Something in our culture seems to encourage us to screech or croak discord.  Shortly after Carlos and I were married, we started hanging out with some other young couples.  We gradually stopped, because I always came away feeling uncomfortable. The wives did nothing but complain and gripe about their husbands.  I have heard a lot of parents do that with their kids. They use words for their families that sound as if they are enemies--war marches instead of love songs.

I get the need to vent at times.  Really.  And I do it--sometimes here, sometimes to my friends, always to God.  Sometimes I struggle with the balance between authenticity and choosing to speak Truth and blessings over others.  But when I dig really deep, I almost always find that the things that I complain about are not the real issue at all.  They are just signals to look beyond the surface, to check my boundaries, and to practice love.  Love does not look like excusing or ignoring boundary violations.  It isn't a sticky, sugary passivity in the face of wrong, even if (especially if) the wrong is being done by someone I love dearly.  Sometimes it means confrontation, and holding tight to boundaries meant to protect myself and others.

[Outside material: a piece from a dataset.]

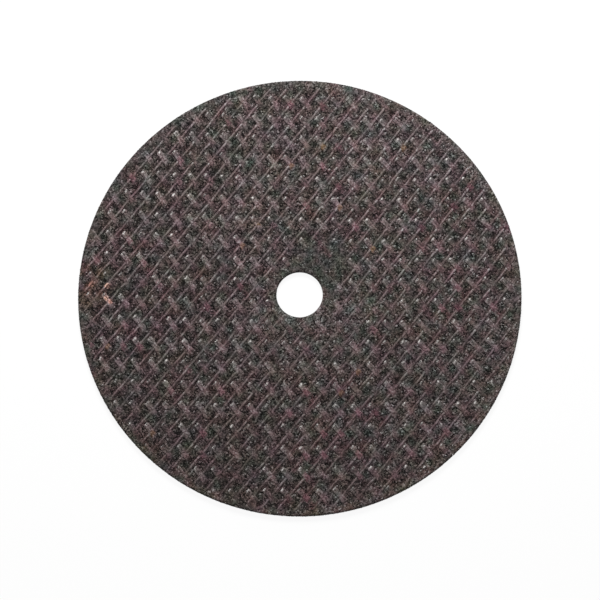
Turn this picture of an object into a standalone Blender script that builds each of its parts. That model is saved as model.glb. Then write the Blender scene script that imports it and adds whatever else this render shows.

Living right in the middle of Name It and Claim It headquarters (or Blab It and Grab It theology), I have heard some ridiculous (not to mention greedy) things.  I don't want to get all weird, yet I also believe very strongly that there is an element of prophecy in what we sing over others.  When Mary sang over Jesus, when Miriam and Deborah sang over God's deliverance of their people, when Hannah sang over Samuel--there was a power singing through them that went beyond nice words and a melody.  We become Namers when we sing over others. 

“The way we talk to our children becomes their inner voice." ~ Peggy O'Mara

I still feel sad when I remember hearing a perfectly nuanced sigh that sounded identical to mine coming from my daughter over a childish mishap.  I don't want the inner voice in my family to be of sighs, exasperation or criticism.  I want them to hear me singing love songs over them, joining in the chorus with the God who sings for joy over us.